→ **Extracted material**
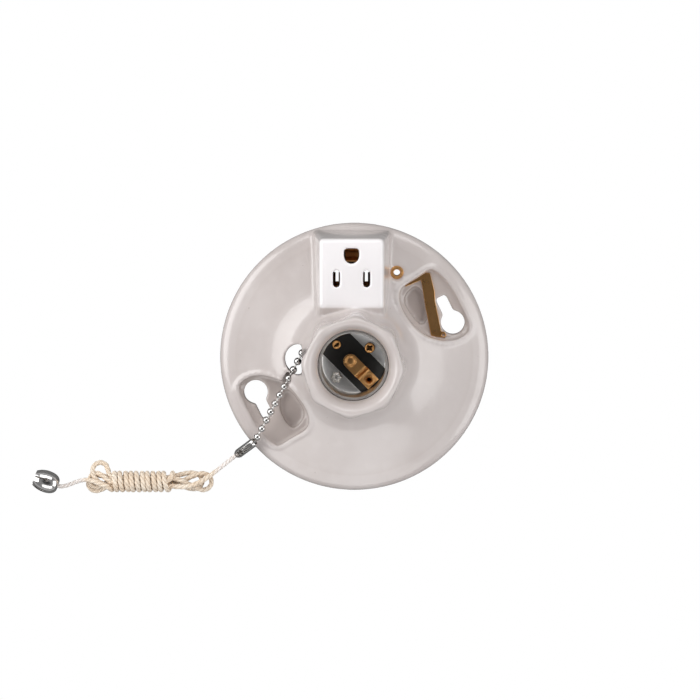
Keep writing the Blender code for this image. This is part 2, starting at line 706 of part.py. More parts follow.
def fixed_contacts():
    """Spring leaves beside the star: one from the line terminal, one to the lamp's centre contact."""
    line = strip("line_contact", [(8.85, 4.1), (8.85, 5.45), (24.0, 5.45)], 0.5, (-2.0, 2.0))
    ring = plate("line_contact_ring", [circle(LINE_AT, 3.8)], *LINK_Z)
    join(line, ring)
    cut(line, rod("line_contact_hole", 1.6, 4.0, 7.0, LINE_AT))
    finish(line, BRASS)
    load = strip("load_contact", [(8.75, 4.1), (8.75, 13.0), (12.6, 13.0)], 0.4, (-2.0, 2.0))
    turn = math.atan2(LEAF_EYELET[1], LEAF_EYELET[0])
    load.rotation_euler.z = turn
    hole = rod("load_contact_hole", 1.3, 12.0, 14.0, LEAF_EYELET)
    cut(load, hole)
    finish(load, BRASS)


def blade_contact(name, x, arm, end):
    """Two leaves that grip the blade, joined across one end, with an arm to its terminal."""
    outward = 1.0 if x > OUTLET_X else -1.0
    outer = strip(name, [(1.95, 4.75), (1.95, 9.0), (0.7, 15.5), (1.75, 20.0)], CONTACT_T, (31.3, 37.0))
    inner = strip(f"{name}_inner", [(-1.95, 4.75), (-1.95, 9.0), (-1.05, 15.5), (-1.6, 20.0)],
                  CONTACT_T, (31.3, 37.0))
    web = box(f"{name}_web", (-2.2, 2.2), (30.8, 31.4), (4.5, 12.0))
    for obj in (outer, inner, web):
        obj.location.x = x * MM
        if outward < 0:
            obj.data.transform(Matrix.Diagonal((-1.0, 1.0, 1.0, 1.0)))
            obj.data.flip_normals()
    flat = plate(f"{name}_arm", [arm], *TAB_Z)
    ring = plate(f"{name}_ring", [circle(end, 3.8)], *TAB_Z)
    join(outer, inner, web, flat, ring)
    cut(outer, rod(f"{name}_hole", 1.6, 3.0, 6.0, end))
    return finish(outer, BRASS)


def receptacle_contacts():
    hot, neutral = OUTLET_X + SLOT_GAP, OUTLET_X - SLOT_GAP
    blade_contact("hot_contact", hot, [
        (hot - 2.0, 32.4), (hot + 2.0, 32.4), (hot + 2.2, 29.0), (10.6, 26.6), (15.4, 19.6),
        (20.4, 12.6), (25.6, 3.4), (25.4, 0.6), (22.2, 1.6), (16.6, 10.6), (11.6, 17.6),
        (6.8, 24.8), (hot - 2.0, 28.6)], LINE_AT)
    blade_contact("neutral_contact", neutral, [
        (neutral + 2.0, 32.4), (neutral - 2.0, 32.4), (neutral - 2.2, 29.0), (-15.2, 24.4),
        (-11.0, 21.4), (neutral + 2.0, 28.0)], NEUTRAL_AT)
    ground = strip("ground_contact", [
        (42.1, 19.6), (43.4, 15.6), (42.3, 9.0), (42.3, 4.75), (47.5, 4.75), (47.5, 9.0),
        (45.7, 15.6), (47.0, 19.6)], CONTACT_T, (-2.8, 2.8))
    ground.rotation_euler.z = math.radians(90.0)
    ground.location.x = OUTLET_X * MM
    arm = plate("ground_arm", [[
        (-1.0, 42.6), (-1.0, 46.8), (6.0, 46.8), (13.0, 42.4), (20.0, 38.6), (16.6, 33.6),
        (10.6, 38.8), (4.0, 42.6)]], *TAB_Z)
    ring = plate("ground_ring", [circle(EYELET_AT, 3.5)], *TAB_Z)
    join(ground, arm, ring)
    cut(ground, rod("ground_arm_hole", 1.95, 3.0, 6.0, EYELET_AT))
    finish(ground, BRASS)


def earth_strap():
    outline = [
        (14.6, 33.6), (28.0, 33.2), (30.2, 21.6), (32.7, 9.3), (36.6, 8.6), (38.6, 8.4), (39.2, 9.6),
        (38.6, 10.9), (37.0, 11.2), (34.4, 24.0), (34.1, 28.5), (32.2, 36.0), (30.4, 36.2),
        (21.4, 39.2), (14.6, 39.2)]
    strap = plate("ground_strap", [outline, circle(EYELET_AT, 1.95, 20), circle(STRAP_EAR, 0.65, 12)],
                  *LINK_Z)
    finish(strap, BRASS)
    eyelet = turned("ground_eyelet", [
        (1.75, 9.55), (2.4, 9.45), (2.9, 8.9), (2.9, 8.65), (1.7, 8.6), (1.7, 4.35), (2.7, 4.3),
        (2.7, 3.95), (1.4, 3.9), (1.4, 9.2)], 20)
    eyelet.location = (EYELET_AT[0] * MM, EYELET_AT[1] * MM, 0.0)
    finish(eyelet, BRASS)


def retainer():
    """Fibre plate that holds the outlet's contacts in from the back."""
    holes = []
    for sign in (-1.0, 1.0):
        x = OUTLET_X + sign * SLOT_GAP
        holes.append([(x - 1.6, 31.8), (x + 1.6, 31.8), (x + 1.6, 39.2), (x - 1.6, 39.2)])
    holes.append(circle((OUTLET_X, 28.3), 1.6, 16))
    outline = rounded([(OUTLET_X - 12.9, 26.6), (OUTLET_X + 12.9, 26.6), (OUTLET_X + 12.9, 50.2),
                       (OUTLET_X - 12.9, 50.2)], 1.5)
    finish(plate("receptacle_retainer", [outline, *holes], 2.7, 4.3), FIBRE)
    screw("retainer_screw", (OUTLET_X, 28.3), (1.2, 2.5), 2.6, (2.5, 12.0), 1.25, "slot", STEEL)


def terminals():
    screw("line_terminal_screw", LINE_AT, (2.4, 4.2), 3.2, (4.2, 10.0), 1.4, "slot", BRASS)
    screw("neutral_terminal_screw", NEUTRAL_AT, (2.4, 4.2), 3.2, (4.2, 9.6), 1.4, "slot", NICKEL)
    link = strip("neutral_link", [(3.6, 16.0), (18.95, 16.0), (18.95, 5.45), (22.2, 5.45)], 0.5,
                 (-7.8, -3.8))
    link.rotation_euler.z = math.radians(90.0)
    foot = plate("neutral_link_foot", [[(-13.0, 18.9), (7.8, 18.9), (7.8, 22.2), (-13.0, 22.2)]], *LINK_Z)
    ring = plate("neutral_link_ring", [circle(NEUTRAL_AT, 3.8)], *LINK_Z)
    join(link, foot, ring)
    cut(link, rod("neutral_link_hole", 1.6, 4.0, 7.0, NEUTRAL_AT),
        rod("neutral_link_screw", 1.4, 15.0, 17.0, SHELL_SCREW_AT))
    finish(link, BRASS)


def bead_chain():
    """Beads on their wire, turned in one piece and laid along the chain's line."""
    stretch = math.sqrt(1.0 + CHAIN_FALL ** 2)
    centres = [ANCHOR_BEAD] + [FIRST_BEAD + BEAD_PITCH * k for k in range(BEADS)]
    base = centres[0] - BEAD_R / stretch
    profile = [(0.0, 0.0)]
    waist = math.asin(WIRE_R / BEAD_R)
    for n, t in enumerate(centres):
        middle = (t - base) * stretch
        first = 0.0 if n == 0 else waist
        for k in range(7):
            a = first + (math.pi - waist - first) * k / 6
            if n == 0 and k == 0:
                continue
            profile.append((BEAD_R * math.sin(a), middle - BEAD_R * math.cos(a)))
    tail = (centres[-1] - base) * stretch + BEAD_R + 0.5
    profile += [(WIRE_R, tail), (0.0, tail)]
    chain = turned("bead_chain", profile, 10)
    return finish(along_axis(chain, chain_point(base), chain_direction()), NICKEL)


def chain_coupling():
    wall = 0.35
    inner = COUPLING_R - wall
    sleeve = turned("chain_coupling", [
        (inner - 0.3, 0.0), (COUPLING_R - 0.3, 0.0), (COUPLING_R, 0.5), (COUPLING_R, COUPLING_LEN - 0.7),
        (1.3, COUPLING_LEN), (1.05, COUPLING_LEN), (1.05, COUPLING_LEN - 0.4),
        (inner, COUPLING_LEN - 1.0), (inner, 0.5)], 24)
    slot = box("coupling_slot", (1.0, 3.0), (-0.5, 0.5), (1.6, COUPLING_LEN - 1.8))
    for obj in (sleeve, slot):
        along_axis(obj, COUPLING_START, COUPLING_DIR)
    cut(sleeve, slot)
    return finish(sleeve, NICKEL)


def smooth_line(points, per_span=3):
    """Open Catmull-Rom line through the points."""
    ends = [2 * points[0] - points[1], *points, 2 * points[-1] - points[-2]]
    out = []
    for k in range(1, len(ends) - 2):
        p0, p1, p2, p3 = ends[k - 1:k + 3]
        for n in range(per_span):
            t = n / per_span
            out.append(0.5 * (2 * p1 + (p2 - p0) * t + (2 * p0 - 5 * p1 + 4 * p2 - p3) * t ** 2
                              + (3 * p1 - p0 - 3 * p2 + p3) * t ** 3))
    out.append(points[-1])
    return out


def cord():
    exit_point = COUPLING_START + COUPLING_DIR * (COUPLING_LEN + 0.3)
    lead = [exit_point, exit_point + COUPLING_DIR * 2.6, Vector((-56.0, -47.2, 2.0)),
            Vector((HANK_X[1] + 0.35, -51.6, 1.5))]
    tube("cord_lead", smooth_line(lead), CORD_R, COTTON)
    middle = sum(HANK_Y) / 2.0
    half = (HANK_Y[1] - HANK_Y[0]) / 2.0
    outline = capsule((HANK_X[0] + half, middle), (HANK_X[1] - half, middle), half)
    hank = plate("cord_hank", [outline], 0.1, HANK_H)
    bevel = hank.modifiers.new("soft_edges", "BEVEL")
    bevel.width = HANK_ROUND * MM
    bevel.segments = 3
    bevel.limit_method = "ANGLE"
    bevel.angle_limit = math.radians(50.0)
    finish(hank, COTTON)
    neck = BELL_MOUTH - BELL_DIR * (BELL_LEN + 0.3)
    tail = [Vector((HANK_X[0] - 0.35, -52.6, 1.8)), Vector((-114.5, -53.2, 1.5)),
            Vector((-119.8, -54.6, 2.6)), neck]
    tube("cord_tail", smooth_line(tail), CORD_R, COTTON)


def cord_bell():
    """Thin pressed bell with its skirt slit into petals, lying on its side."""
    wall = 0.45
    outer = [(1.6, BELL_LEN), (2.6, BELL_LEN - 0.4), (3.7, BELL_LEN - 1.6), (4.4, BELL_LEN - 3.4),
             (BELL_R, BELL_LEN - 6.0), (4.5, 2.0), (BELL_R, 0.0)]
    inner = [(max(1.15, r - wall), z - (wall if z > BELL_LEN - 2.0 else 0.0)) for r, z in outer[:-1]]
    profile = outer + [(BELL_R - wall, 0.0)] + inner[::-1]
    bell = turned("cord_bell", [(r, BELL_LEN - z) for r, z in profile], 24)
    start = BELL_MOUTH - BELL_DIR * BELL_LEN
    tools = []
    for k in range(BELL_SLITS):
        tools.append(box(f"bell_slit_{k}", (1.5, 7.0), (-0.8, 0.8), (BELL_LEN - 5.2, BELL_LEN + 2.0)))
    for obj in (bell, *tools):
        along_axis(obj, start, BELL_DIR)
    for k, obj in enumerate(tools):
        turn = BELL_SLIT_TURN + 2.0 * math.pi * k / BELL_SLITS
        obj.matrix_world = obj.matrix_world @ Matrix.Rotation(turn, 4, "Z")
    cut(bell, *tools)
    return finish(bell, NICKEL)


porcelain_body()
screw_shell()
socket_insulator()
centre_contact()
floor_fasteners()
switch_housing()
back_plate()
rotor()
pull_lever()
lever_spring()
fixed_contacts()
receptacle_contacts()
earth_strap()
retainer()
terminals()
bead_chain()
chain_coupling()
cord()
cord_bell()
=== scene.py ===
"""Looks of a porcelain ceiling lampholder with a pull-chain switch and a grounded outlet.

Lengths in the constants below are millimetres and become metres where a mesh is made.
Origin: centre of the back face. +Z out of the lamp socket, +Y towards the outlet.
"""
import json
import math

import bpy
from mathutils import Matrix, Vector


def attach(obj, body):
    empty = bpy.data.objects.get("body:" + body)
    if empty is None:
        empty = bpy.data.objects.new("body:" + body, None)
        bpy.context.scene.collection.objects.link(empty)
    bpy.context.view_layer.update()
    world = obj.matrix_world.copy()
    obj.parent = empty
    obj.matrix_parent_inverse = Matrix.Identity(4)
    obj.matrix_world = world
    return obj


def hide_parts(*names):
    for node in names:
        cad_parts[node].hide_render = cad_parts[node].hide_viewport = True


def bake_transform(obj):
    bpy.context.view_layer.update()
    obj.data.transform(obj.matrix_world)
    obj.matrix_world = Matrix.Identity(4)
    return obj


bl_info = {
    "name": "Pull-Chain Porcelain Lampholder",
    "version": (1, 0, 0),
    "blender": (4, 5, 0),
    "location": "View3D > Sidebar > Lampholder",
    "description": "Finishes a porcelain lampholder with its cord, chain and fittings",
    "category": "Object",
}

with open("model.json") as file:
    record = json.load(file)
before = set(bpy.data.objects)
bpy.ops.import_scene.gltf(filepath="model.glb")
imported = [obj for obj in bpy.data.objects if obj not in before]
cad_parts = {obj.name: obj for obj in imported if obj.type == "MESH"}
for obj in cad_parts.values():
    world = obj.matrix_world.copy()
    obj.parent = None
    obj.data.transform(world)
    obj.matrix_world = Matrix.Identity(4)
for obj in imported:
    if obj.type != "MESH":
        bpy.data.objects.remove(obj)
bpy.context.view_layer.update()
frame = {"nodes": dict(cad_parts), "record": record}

MM = 0.001
FULL_TURN = 2.0 * math.pi

# porcelain body
PLATE_R = 57.15
LOBES = 8
LOBE_PHASE = math.radians(-4.0)
LOBE_FROM_Z = 19.0
BORE_R = 14.75  # the shell's rolled lip stands just inside it
LEDGE_R = 12.6
LEDGE_Z = 17.0
LEDGE_UNDER = 15.4
FLOOR_Z = 5.0
RECESS_Z = 2.2
WELL_WALL = 2.8
SCREW_CIRCLE_R = 44.45
KEY_BIG = math.radians(19.6)
KEY_END = math.radians(32.2)
KEY_BIG_R = 5.1
KEY_SLOT_R = 2.9
RIM_R = 1.15
OUTLET_X = -0.9
SLOT_GAP = 6.35
SLOT_Y = 35.0
GROUND_Y = 44.5
OUTLET_FACE = 26.0
OUTLET_HALF = 13.5
OUTLET_DRAFT = 0.15
SLOT_HALF = 1.75
GROUND_R = 3.2
POCKET_TOP = 22.3
CHAIN_HOLE_AT = (-22.6, 0.1)
CHAIN_HOLE_R = 6.65
LINE_AT = (27.0, 0.0)
NEUTRAL_AT = (-13.0, 22.5)
EYELET_AT = (18.1, 36.4)
LINK_Z = (5.2, 5.7)
STRAP_EAR = (37.9, 9.6)

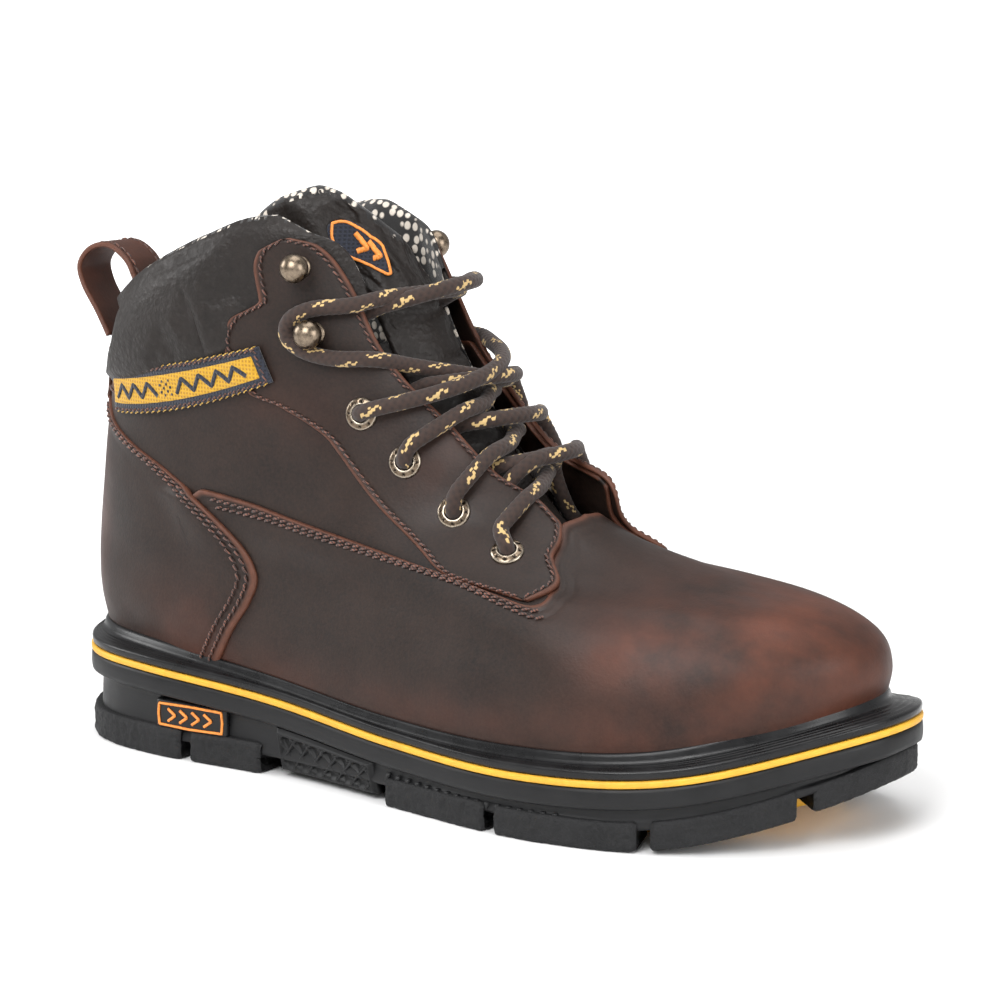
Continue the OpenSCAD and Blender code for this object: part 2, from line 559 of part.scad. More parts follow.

→ **Task to complete**
Give again, word for word, only the lines running from the line with "porcelain_body()" through the line with "imported = [obj"; include both of those lines.

→ **Output**
porcelain_body()
screw_shell()
socket_insulator()
centre_contact()
floor_fasteners()
switch_housing()
back_plate()
rotor()
pull_lever()
lever_spring()
fixed_contacts()
receptacle_contacts()
earth_strap()
retainer()
terminals()
bead_chain()
chain_coupling()
cord()
cord_bell()
=== scene.py ===
"""Looks of a porcelain ceiling lampholder with a pull-chain switch and a grounded outlet.

Lengths in the constants below are millimetres and become metres where a mesh is made.
Origin: centre of the back face. +Z out of the lamp socket, +Y towards the outlet.
"""
import json
import math

import bpy
from mathutils import Matrix, Vector


def attach(obj, body):
    empty = bpy.data.objects.get("body:" + body)
    if empty is None:
        empty = bpy.data.objects.new("body:" + body, None)
        bpy.context.scene.collection.objects.link(empty)
    bpy.context.view_layer.update()
    world = obj.matrix_world.copy()
    obj.parent = empty
    obj.matrix_parent_inverse = Matrix.Identity(4)
    obj.matrix_world = world
    return obj


def hide_parts(*names):
    for node in names:
        cad_parts[node].hide_render = cad_parts[node].hide_viewport = True


def bake_transform(obj):
    bpy.context.view_layer.update()
    obj.data.transform(obj.matrix_world)
    obj.matrix_world = Matrix.Identity(4)
    return obj


bl_info = {
    "name": "Pull-Chain Porcelain Lampholder",
    "version": (1, 0, 0),
    "blender": (4, 5, 0),
    "location": "View3D > Sidebar > Lampholder",
    "description": "Finishes a porcelain lampholder with its cord, chain and fittings",
    "category": "Object",
}

with open("model.json") as file:
    record = json.load(file)
before = set(bpy.data.objects)
bpy.ops.import_scene.gltf(filepath="model.glb")
imported = [obj for obj in bpy.data.objects if obj not in before]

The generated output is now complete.